Even before the mission, he was indicating he would retire from flight duty. He is in his 50s, and another mission would have been several years down the road. He was looking for new challenges. "As you get older, your ability to think quickly and react quickly diminishes, but your ability to think deeply, I believe, improves."
In the end, Garneau, the well-travelled sailor, grew weary of the brash, gung-ho world of test pilots and of life in Houston's suburbs. "Texans think differently from Canadians. It's a subtle things. I went down when I was 43. Maybe by the time you're 43, if you're Canadian, you're Canadian for life.
"So it's nice to be back home. We have a more reserved and liberal way of looking at things. Americans, certainly in the astronauts crowd, are very, very patriotic. And, I think, consequently some times, a bit narrowly focused," he says.
"They're people who mean very well. We had wonderful friends there. But they don't look at the world in complex terms. Everything tends to be black and white. It's very much based on the American model of patriotism and love of country and love of God. It is, perhaps, not the same sort of richness and complexity I tend to feel more comfortable with, living in Canada."
Last February, the Garneaus moved back to Quebec. "It was a real shock to arrive back on the first of February. Totally different weather.

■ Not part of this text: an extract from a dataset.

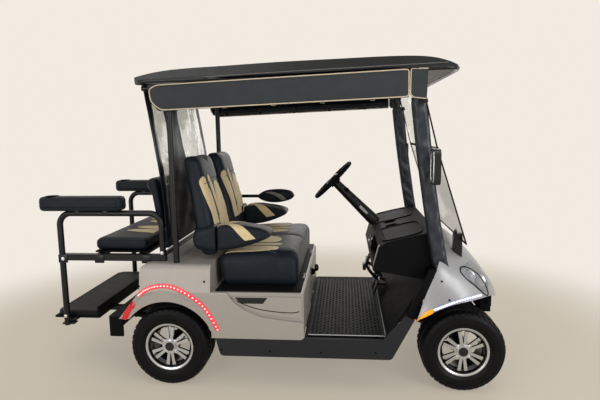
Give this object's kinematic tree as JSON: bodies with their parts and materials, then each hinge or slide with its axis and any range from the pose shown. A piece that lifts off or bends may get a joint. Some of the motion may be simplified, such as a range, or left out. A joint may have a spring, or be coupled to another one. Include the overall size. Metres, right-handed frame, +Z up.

We arrived smack in the middle of winter, leaving a place where winter is the only really nice time of the year."
He still gets recognized every day and knows that even when he heads to the hardware store on Saturday, he has to be properly groomed and ready to answer questions about "what it was like."
Garneau has two more children with his wife, Pamela, and one of them, his five-year-old, is learning to ice skate, so he's well on his way to "becoming a Canadian."